Direction
Set down each line from the one containing "beside the coil." to the one containing "imported = [obj", inclusive, exactly as written and with nothing further.

Extracted data

========

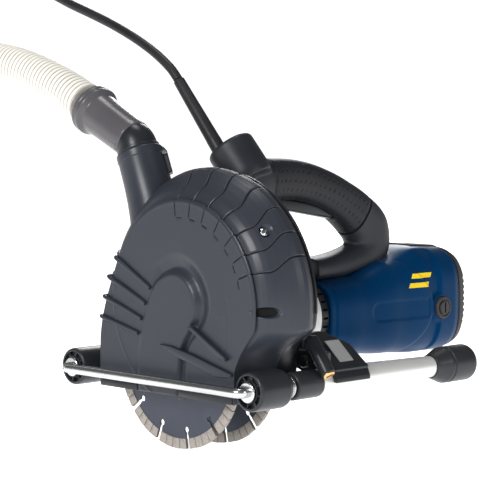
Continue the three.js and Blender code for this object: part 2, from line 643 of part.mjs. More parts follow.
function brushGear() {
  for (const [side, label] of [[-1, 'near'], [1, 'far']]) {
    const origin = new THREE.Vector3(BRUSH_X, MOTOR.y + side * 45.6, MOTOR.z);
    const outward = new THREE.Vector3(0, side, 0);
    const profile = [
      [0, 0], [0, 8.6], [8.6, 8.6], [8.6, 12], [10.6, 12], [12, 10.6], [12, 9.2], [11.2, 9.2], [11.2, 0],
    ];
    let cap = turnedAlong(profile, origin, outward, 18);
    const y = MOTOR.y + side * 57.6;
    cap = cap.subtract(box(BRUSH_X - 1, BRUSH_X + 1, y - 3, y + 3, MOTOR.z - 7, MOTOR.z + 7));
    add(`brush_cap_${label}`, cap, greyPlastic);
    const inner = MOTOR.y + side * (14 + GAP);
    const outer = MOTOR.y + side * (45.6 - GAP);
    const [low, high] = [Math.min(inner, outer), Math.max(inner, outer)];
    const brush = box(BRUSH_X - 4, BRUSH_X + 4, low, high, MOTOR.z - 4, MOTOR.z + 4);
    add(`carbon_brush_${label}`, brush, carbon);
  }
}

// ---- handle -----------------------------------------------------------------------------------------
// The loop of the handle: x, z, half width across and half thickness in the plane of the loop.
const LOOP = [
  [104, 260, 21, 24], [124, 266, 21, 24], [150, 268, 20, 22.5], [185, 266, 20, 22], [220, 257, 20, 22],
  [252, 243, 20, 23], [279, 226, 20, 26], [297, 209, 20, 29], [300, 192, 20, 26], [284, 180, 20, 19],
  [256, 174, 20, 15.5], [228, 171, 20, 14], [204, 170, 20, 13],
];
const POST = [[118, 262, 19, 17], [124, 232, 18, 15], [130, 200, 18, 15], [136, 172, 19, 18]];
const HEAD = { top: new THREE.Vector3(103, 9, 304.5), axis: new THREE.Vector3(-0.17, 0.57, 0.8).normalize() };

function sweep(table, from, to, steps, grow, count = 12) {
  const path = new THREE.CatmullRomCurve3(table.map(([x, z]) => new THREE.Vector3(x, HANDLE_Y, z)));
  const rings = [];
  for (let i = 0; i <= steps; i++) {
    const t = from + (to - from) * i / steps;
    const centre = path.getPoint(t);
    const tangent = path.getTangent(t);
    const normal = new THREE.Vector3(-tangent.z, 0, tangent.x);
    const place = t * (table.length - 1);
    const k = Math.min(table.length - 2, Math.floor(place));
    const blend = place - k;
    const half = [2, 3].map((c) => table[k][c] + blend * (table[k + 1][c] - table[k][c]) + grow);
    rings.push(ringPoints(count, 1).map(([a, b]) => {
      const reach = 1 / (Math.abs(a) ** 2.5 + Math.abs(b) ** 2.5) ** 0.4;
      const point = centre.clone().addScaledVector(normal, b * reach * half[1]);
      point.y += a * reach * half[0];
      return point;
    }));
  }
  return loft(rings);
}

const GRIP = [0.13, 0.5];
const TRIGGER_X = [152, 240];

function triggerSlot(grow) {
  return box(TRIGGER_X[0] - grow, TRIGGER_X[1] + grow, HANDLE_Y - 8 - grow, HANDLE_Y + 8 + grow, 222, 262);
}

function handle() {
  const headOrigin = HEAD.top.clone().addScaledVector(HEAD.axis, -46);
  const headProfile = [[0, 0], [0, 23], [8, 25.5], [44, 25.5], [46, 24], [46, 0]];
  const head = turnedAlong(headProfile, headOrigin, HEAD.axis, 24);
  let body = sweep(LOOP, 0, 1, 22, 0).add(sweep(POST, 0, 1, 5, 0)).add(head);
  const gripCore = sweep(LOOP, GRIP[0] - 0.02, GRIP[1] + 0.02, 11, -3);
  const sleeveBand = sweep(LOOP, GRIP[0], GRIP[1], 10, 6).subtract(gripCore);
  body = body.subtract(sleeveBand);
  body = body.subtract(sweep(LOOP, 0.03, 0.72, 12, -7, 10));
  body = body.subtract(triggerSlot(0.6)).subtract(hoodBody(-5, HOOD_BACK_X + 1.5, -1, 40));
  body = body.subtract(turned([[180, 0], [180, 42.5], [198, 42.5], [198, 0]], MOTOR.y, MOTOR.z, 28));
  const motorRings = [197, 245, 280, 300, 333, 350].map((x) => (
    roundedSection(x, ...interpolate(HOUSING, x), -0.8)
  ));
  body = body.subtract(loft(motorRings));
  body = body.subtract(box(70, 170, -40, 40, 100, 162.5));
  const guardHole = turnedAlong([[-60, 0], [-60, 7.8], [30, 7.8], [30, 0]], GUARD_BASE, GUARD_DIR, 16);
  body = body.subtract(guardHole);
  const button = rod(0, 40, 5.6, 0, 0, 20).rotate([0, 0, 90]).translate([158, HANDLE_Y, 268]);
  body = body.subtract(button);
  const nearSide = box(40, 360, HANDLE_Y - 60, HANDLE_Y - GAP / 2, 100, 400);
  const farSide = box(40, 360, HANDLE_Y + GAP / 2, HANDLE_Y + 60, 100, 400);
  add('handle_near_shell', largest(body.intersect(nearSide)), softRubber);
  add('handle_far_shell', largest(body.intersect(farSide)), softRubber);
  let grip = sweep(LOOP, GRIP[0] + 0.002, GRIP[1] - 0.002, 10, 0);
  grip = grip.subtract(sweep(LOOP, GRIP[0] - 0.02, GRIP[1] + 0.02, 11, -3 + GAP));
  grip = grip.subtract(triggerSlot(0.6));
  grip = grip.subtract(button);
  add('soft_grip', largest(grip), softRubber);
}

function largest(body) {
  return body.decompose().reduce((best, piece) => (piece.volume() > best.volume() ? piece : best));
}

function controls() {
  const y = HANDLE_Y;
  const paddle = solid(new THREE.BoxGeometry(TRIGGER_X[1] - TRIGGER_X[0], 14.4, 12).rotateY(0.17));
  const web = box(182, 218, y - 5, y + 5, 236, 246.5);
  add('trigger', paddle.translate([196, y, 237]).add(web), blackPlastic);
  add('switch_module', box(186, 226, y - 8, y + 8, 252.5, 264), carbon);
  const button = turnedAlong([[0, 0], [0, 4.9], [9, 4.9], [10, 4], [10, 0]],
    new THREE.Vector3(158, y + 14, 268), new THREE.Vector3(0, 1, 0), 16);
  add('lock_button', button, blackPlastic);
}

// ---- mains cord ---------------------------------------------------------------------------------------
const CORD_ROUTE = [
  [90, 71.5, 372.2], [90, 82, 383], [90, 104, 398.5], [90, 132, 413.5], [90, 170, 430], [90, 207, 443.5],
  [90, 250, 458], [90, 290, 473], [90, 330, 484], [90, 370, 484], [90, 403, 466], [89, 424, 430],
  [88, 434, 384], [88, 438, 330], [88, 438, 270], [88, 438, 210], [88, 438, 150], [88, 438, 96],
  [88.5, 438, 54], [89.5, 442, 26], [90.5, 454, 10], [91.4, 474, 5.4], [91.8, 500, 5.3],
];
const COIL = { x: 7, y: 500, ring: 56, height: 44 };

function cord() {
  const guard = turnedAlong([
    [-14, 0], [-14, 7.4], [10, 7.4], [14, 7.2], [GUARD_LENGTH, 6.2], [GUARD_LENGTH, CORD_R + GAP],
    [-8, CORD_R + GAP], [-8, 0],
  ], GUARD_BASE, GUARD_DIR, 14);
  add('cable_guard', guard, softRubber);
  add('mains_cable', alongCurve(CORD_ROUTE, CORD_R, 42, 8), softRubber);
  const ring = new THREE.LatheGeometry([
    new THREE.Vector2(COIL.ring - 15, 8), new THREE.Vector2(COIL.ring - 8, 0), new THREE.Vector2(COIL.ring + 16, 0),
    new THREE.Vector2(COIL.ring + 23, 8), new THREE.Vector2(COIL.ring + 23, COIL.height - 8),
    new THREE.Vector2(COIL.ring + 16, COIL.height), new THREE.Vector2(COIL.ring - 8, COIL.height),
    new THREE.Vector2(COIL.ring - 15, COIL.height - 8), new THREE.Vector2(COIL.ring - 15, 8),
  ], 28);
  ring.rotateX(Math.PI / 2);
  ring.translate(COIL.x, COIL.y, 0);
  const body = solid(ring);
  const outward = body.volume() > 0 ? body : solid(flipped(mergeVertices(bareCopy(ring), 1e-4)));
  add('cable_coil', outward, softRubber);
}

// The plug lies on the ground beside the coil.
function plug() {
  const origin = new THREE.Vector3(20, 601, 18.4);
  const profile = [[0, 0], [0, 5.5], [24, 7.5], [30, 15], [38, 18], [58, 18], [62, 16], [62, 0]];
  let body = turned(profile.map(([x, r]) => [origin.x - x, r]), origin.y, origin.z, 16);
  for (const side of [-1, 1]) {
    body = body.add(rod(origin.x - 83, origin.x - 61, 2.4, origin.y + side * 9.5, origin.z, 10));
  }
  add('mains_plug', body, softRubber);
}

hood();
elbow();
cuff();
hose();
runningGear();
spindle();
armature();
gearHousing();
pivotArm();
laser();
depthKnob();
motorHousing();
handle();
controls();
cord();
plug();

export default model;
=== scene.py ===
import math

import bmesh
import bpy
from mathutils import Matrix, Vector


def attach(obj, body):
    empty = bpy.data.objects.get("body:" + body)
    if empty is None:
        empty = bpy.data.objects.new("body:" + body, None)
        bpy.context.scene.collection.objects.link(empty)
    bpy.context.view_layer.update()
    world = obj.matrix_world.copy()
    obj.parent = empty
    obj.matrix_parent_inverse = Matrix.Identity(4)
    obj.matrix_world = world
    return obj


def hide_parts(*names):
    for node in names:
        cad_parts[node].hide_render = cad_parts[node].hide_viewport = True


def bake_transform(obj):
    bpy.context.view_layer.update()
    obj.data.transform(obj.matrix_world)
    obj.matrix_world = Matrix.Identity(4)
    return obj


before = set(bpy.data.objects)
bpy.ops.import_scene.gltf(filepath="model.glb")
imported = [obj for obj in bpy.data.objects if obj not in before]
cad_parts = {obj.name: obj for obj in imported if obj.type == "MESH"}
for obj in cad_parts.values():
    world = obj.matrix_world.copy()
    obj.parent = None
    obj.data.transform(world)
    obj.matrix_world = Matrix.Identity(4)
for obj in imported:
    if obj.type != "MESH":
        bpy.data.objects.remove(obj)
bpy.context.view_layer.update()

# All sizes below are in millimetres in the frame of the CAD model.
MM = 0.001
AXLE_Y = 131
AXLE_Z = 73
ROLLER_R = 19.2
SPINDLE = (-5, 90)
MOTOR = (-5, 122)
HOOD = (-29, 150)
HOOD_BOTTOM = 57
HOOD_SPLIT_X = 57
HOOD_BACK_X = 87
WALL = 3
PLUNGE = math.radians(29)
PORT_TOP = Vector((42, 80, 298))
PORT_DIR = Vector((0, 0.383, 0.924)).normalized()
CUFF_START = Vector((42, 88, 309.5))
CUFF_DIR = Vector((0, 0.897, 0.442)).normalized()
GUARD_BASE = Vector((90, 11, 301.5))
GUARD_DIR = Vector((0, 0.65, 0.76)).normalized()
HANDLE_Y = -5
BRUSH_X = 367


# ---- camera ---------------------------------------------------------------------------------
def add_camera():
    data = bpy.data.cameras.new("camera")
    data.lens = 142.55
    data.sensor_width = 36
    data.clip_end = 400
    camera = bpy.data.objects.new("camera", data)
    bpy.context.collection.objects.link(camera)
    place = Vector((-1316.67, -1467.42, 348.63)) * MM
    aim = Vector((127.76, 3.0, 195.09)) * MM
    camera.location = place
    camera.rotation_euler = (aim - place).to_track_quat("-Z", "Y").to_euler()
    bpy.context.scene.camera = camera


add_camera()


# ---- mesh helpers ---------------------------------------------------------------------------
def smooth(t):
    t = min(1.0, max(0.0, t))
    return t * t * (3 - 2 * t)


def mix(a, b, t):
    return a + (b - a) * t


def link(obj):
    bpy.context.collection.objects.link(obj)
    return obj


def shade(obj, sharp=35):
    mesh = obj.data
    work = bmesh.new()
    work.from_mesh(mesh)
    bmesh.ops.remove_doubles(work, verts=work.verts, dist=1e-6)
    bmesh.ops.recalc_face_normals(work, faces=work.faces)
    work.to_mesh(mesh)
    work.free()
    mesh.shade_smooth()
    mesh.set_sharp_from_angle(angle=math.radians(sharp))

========

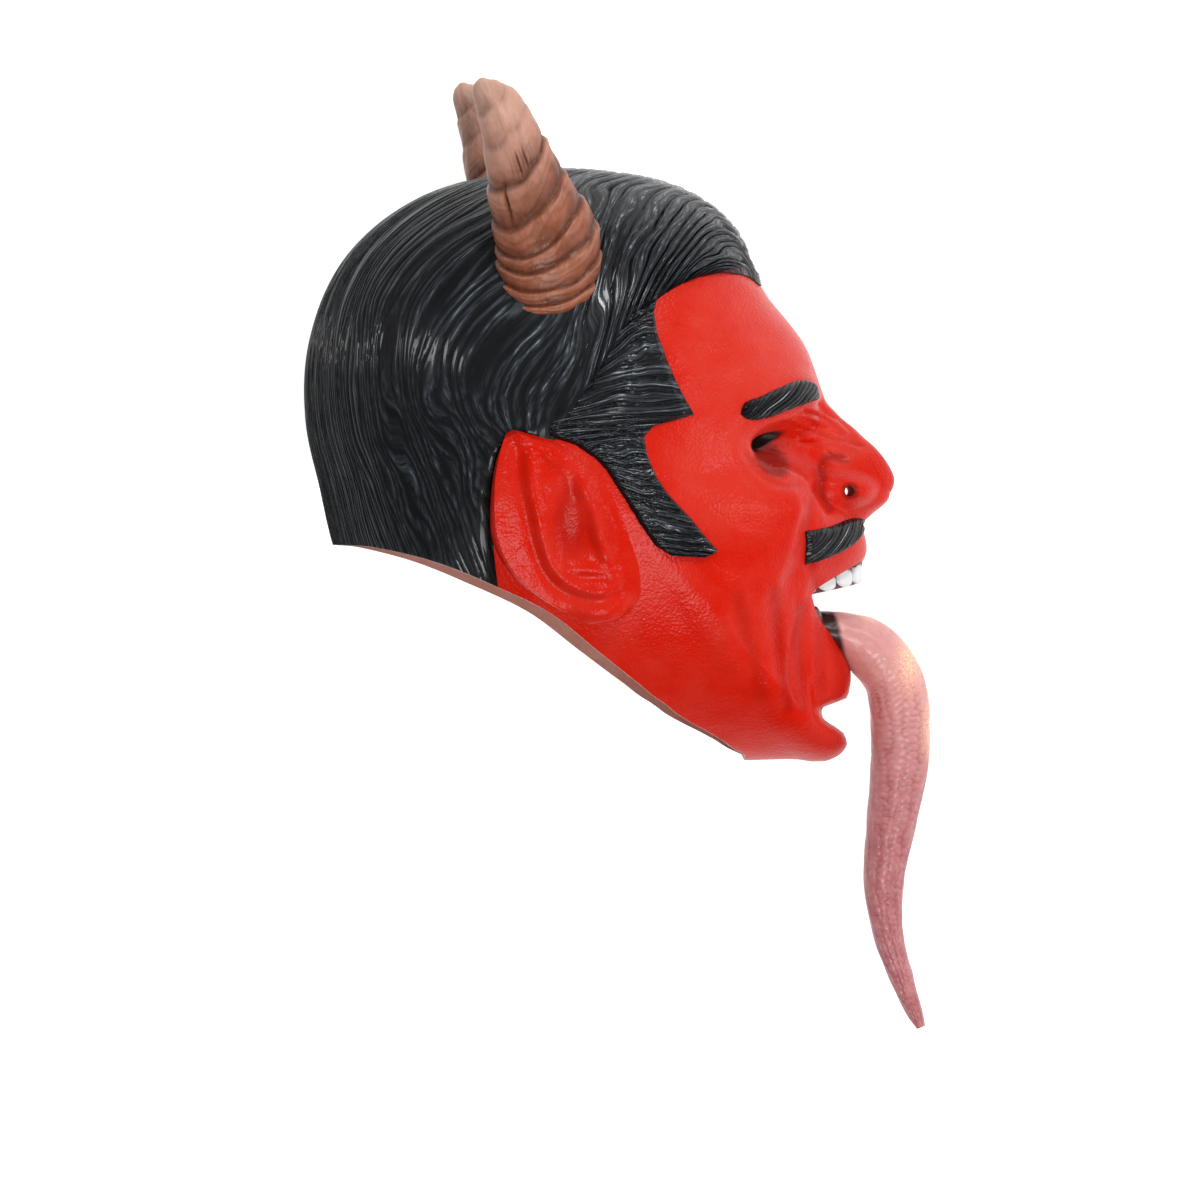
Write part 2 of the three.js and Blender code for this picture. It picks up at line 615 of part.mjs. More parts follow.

========

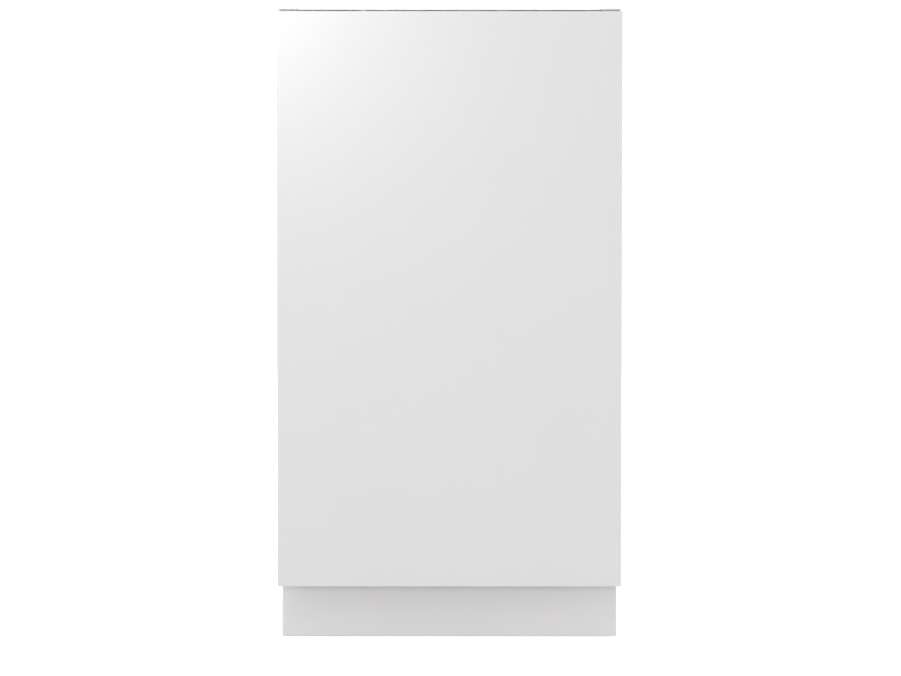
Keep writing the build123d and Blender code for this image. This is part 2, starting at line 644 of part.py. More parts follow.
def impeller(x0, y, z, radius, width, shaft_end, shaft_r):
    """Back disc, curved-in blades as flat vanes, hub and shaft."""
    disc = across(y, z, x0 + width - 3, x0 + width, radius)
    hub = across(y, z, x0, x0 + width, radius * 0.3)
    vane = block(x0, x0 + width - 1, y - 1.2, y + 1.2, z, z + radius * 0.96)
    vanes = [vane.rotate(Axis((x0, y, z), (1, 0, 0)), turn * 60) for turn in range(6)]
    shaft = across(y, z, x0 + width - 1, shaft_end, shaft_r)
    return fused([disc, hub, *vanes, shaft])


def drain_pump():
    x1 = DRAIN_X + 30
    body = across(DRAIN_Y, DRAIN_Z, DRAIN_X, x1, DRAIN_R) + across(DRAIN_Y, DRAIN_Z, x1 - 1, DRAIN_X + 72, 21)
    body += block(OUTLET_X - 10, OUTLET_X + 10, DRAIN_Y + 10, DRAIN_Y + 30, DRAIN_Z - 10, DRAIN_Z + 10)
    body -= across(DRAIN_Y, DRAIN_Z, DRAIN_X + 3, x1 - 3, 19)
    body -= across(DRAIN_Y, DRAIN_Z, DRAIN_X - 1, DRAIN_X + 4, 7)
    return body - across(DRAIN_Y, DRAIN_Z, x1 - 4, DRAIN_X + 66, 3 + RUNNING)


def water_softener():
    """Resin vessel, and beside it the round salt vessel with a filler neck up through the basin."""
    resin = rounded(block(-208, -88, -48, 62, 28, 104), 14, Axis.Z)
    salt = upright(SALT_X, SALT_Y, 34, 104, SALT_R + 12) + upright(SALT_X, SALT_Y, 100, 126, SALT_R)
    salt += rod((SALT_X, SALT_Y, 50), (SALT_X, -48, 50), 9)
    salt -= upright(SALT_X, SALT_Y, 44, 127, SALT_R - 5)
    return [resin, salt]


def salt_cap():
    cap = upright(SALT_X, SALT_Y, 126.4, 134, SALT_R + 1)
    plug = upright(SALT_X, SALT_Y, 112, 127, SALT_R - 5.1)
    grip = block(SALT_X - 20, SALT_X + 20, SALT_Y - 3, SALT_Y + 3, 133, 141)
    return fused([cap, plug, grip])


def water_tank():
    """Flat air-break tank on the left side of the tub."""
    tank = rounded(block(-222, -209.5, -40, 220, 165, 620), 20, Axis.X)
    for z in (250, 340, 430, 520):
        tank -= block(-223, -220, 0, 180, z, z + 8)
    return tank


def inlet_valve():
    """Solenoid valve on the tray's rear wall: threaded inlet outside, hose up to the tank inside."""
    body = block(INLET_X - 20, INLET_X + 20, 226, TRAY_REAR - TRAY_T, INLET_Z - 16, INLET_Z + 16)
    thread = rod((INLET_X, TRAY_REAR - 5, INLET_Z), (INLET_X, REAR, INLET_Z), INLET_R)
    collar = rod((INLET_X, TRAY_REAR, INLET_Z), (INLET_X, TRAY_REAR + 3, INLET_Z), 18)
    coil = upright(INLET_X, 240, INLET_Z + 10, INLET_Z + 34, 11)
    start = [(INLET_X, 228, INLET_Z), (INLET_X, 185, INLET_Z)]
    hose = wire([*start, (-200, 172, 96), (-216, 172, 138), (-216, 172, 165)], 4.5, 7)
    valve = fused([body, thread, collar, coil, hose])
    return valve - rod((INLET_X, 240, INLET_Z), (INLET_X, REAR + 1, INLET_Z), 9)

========

Written solution
// The plug lies on the ground beside the coil.
function plug() {
  const origin = new THREE.Vector3(20, 601, 18.4);
  const profile = [[0, 0], [0, 5.5], [24, 7.5], [30, 15], [38, 18], [58, 18], [62, 16], [62, 0]];
  let body = turned(profile.map(([x, r]) => [origin.x - x, r]), origin.y, origin.z, 16);
  for (const side of [-1, 1]) {
    body = body.add(rod(origin.x - 83, origin.x - 61, 2.4, origin.y + side * 9.5, origin.z, 10));
  }
  add('mains_plug', body, softRubber);
}

hood();
elbow();
cuff();
hose();
runningGear();
spindle();
armature();
gearHousing();
pivotArm();
laser();
depthKnob();
motorHousing();
handle();
controls();
cord();
plug();

export default model;
=== scene.py ===
import math

import bmesh
import bpy
from mathutils import Matrix, Vector


def attach(obj, body):
    empty = bpy.data.objects.get("body:" + body)
    if empty is None:
        empty = bpy.data.objects.new("body:" + body, None)
        bpy.context.scene.collection.objects.link(empty)
    bpy.context.view_layer.update()
    world = obj.matrix_world.copy()
    obj.parent = empty
    obj.matrix_parent_inverse = Matrix.Identity(4)
    obj.matrix_world = world
    return obj


def hide_parts(*names):
    for node in names:
        cad_parts[node].hide_render = cad_parts[node].hide_viewport = True


def bake_transform(obj):
    bpy.context.view_layer.update()
    obj.data.transform(obj.matrix_world)
    obj.matrix_world = Matrix.Identity(4)
    return obj


before = set(bpy.data.objects)
bpy.ops.import_scene.gltf(filepath="model.glb")
imported = [obj for obj in bpy.data.objects if obj not in before]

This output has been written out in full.